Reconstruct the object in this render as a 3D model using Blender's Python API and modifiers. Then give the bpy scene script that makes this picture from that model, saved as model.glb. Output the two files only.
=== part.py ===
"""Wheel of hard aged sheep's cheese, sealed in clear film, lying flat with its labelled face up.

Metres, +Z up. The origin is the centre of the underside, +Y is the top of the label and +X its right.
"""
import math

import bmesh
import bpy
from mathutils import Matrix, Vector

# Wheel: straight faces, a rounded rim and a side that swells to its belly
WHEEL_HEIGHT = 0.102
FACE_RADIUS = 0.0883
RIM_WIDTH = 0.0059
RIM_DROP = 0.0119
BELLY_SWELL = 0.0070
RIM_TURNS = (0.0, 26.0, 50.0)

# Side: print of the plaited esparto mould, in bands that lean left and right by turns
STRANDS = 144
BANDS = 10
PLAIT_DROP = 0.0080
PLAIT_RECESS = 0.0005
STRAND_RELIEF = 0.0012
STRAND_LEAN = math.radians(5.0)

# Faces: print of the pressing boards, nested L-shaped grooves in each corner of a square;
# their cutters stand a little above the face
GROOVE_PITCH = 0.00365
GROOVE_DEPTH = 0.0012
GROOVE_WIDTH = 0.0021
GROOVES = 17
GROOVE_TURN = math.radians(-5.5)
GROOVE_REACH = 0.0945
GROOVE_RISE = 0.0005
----
■ Stated task
Set down verbatim only the lines between the start of the data above and the line with "RIM_TURNS = (0.0, 26.0, 50.0)", both boundaries included.

■ Exercise answer
Reconstruct the object in this render as a 3D model using Blender's Python API and modifiers. Then give the bpy scene script that makes this picture from that model, saved as model.glb. Output the two files only.
=== part.py ===
"""Wheel of hard aged sheep's cheese, sealed in clear film, lying flat with its labelled face up.

Metres, +Z up. The origin is the centre of the underside, +Y is the top of the label and +X its right.
"""
import math

import bmesh
import bpy
from mathutils import Matrix, Vector

# Wheel: straight faces, a rounded rim and a side that swells to its belly
WHEEL_HEIGHT = 0.102
FACE_RADIUS = 0.0883
RIM_WIDTH = 0.0059
RIM_DROP = 0.0119
BELLY_SWELL = 0.0070
RIM_TURNS = (0.0, 26.0, 50.0)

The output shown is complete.